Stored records
● ● ●
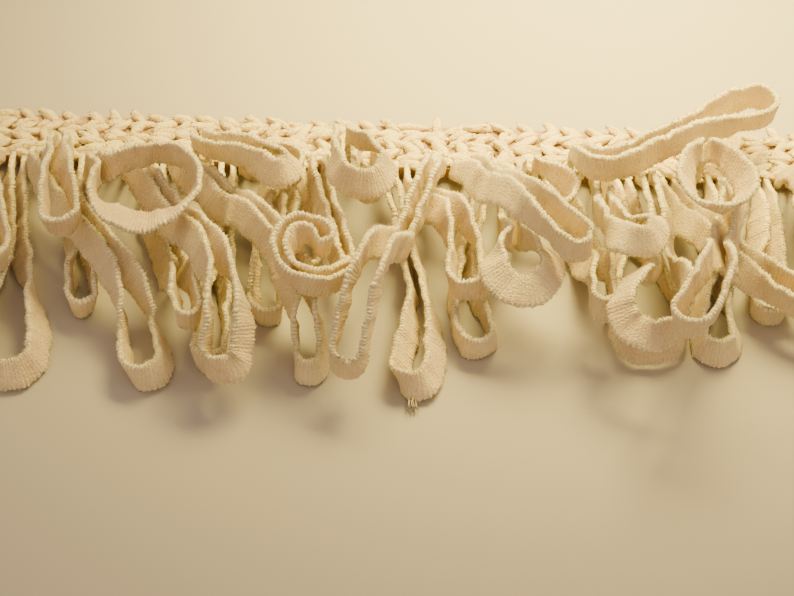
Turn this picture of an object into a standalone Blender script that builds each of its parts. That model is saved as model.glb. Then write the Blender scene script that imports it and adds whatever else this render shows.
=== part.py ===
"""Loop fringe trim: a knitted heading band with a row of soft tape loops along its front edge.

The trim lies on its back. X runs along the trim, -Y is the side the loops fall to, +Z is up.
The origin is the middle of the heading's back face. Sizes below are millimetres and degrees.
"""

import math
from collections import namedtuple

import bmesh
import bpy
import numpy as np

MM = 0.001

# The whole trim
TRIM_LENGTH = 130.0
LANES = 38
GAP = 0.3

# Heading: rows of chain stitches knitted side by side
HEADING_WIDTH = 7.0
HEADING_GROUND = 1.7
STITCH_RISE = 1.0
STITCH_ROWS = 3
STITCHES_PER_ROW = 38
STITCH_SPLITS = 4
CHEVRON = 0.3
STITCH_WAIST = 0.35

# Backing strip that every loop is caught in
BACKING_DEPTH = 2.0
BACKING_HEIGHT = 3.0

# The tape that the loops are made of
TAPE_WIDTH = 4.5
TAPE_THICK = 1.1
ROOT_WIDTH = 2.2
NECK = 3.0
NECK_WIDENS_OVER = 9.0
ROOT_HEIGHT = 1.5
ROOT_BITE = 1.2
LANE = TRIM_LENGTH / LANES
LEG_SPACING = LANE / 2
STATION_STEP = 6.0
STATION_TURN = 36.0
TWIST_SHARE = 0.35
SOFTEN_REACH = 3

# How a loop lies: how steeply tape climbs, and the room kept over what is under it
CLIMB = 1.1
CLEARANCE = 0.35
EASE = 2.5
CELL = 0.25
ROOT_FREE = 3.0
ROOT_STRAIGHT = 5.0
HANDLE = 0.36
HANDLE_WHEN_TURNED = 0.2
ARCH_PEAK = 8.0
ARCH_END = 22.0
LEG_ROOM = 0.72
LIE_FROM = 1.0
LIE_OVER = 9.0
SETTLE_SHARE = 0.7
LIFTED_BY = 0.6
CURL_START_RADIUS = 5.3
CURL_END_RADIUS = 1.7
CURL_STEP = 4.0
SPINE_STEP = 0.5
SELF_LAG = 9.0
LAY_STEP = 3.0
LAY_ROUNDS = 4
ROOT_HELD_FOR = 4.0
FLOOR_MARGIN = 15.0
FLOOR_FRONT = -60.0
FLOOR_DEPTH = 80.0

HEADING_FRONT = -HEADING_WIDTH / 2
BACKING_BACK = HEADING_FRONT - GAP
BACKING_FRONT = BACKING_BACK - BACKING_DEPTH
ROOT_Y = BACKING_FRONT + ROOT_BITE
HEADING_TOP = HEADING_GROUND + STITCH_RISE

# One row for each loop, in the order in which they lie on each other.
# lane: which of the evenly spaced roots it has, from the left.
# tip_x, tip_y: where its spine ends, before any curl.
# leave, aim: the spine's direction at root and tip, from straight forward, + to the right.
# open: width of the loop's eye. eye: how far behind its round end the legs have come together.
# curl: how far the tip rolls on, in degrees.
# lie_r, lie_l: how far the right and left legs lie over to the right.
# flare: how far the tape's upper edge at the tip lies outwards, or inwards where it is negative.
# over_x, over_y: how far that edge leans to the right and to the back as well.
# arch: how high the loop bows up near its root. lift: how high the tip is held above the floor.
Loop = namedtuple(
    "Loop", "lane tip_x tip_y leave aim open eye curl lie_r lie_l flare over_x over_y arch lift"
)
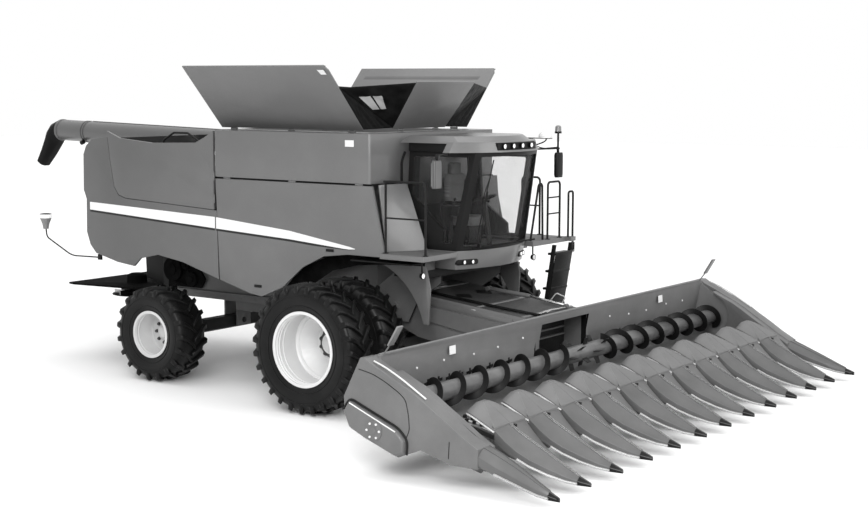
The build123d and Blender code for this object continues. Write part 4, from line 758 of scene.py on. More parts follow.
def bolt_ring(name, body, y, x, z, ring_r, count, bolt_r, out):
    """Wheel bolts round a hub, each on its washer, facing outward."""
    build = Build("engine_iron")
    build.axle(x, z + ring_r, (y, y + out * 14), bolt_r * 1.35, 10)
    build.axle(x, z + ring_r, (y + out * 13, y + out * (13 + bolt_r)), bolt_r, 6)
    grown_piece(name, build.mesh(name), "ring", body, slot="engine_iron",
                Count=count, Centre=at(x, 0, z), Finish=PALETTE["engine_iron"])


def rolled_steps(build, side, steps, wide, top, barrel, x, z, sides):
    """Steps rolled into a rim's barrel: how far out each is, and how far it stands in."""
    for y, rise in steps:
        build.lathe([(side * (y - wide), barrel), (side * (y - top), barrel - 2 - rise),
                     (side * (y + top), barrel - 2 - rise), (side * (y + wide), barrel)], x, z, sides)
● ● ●
**SHORT PROBLEM:** Exactly as they appear, please write out the lines from the opening of the listing above down to the line containing "its front edge.", with both end lines included.

**IN RESPONSE:**
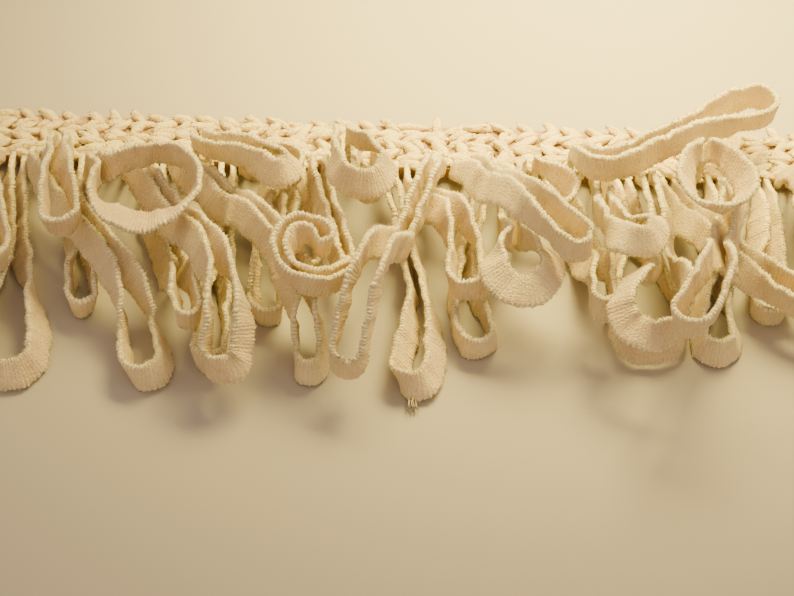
Turn this picture of an object into a standalone Blender script that builds each of its parts. That model is saved as model.glb. Then write the Blender scene script that imports it and adds whatever else this render shows.
=== part.py ===
"""Loop fringe trim: a knitted heading band with a row of soft tape loops along its front edge.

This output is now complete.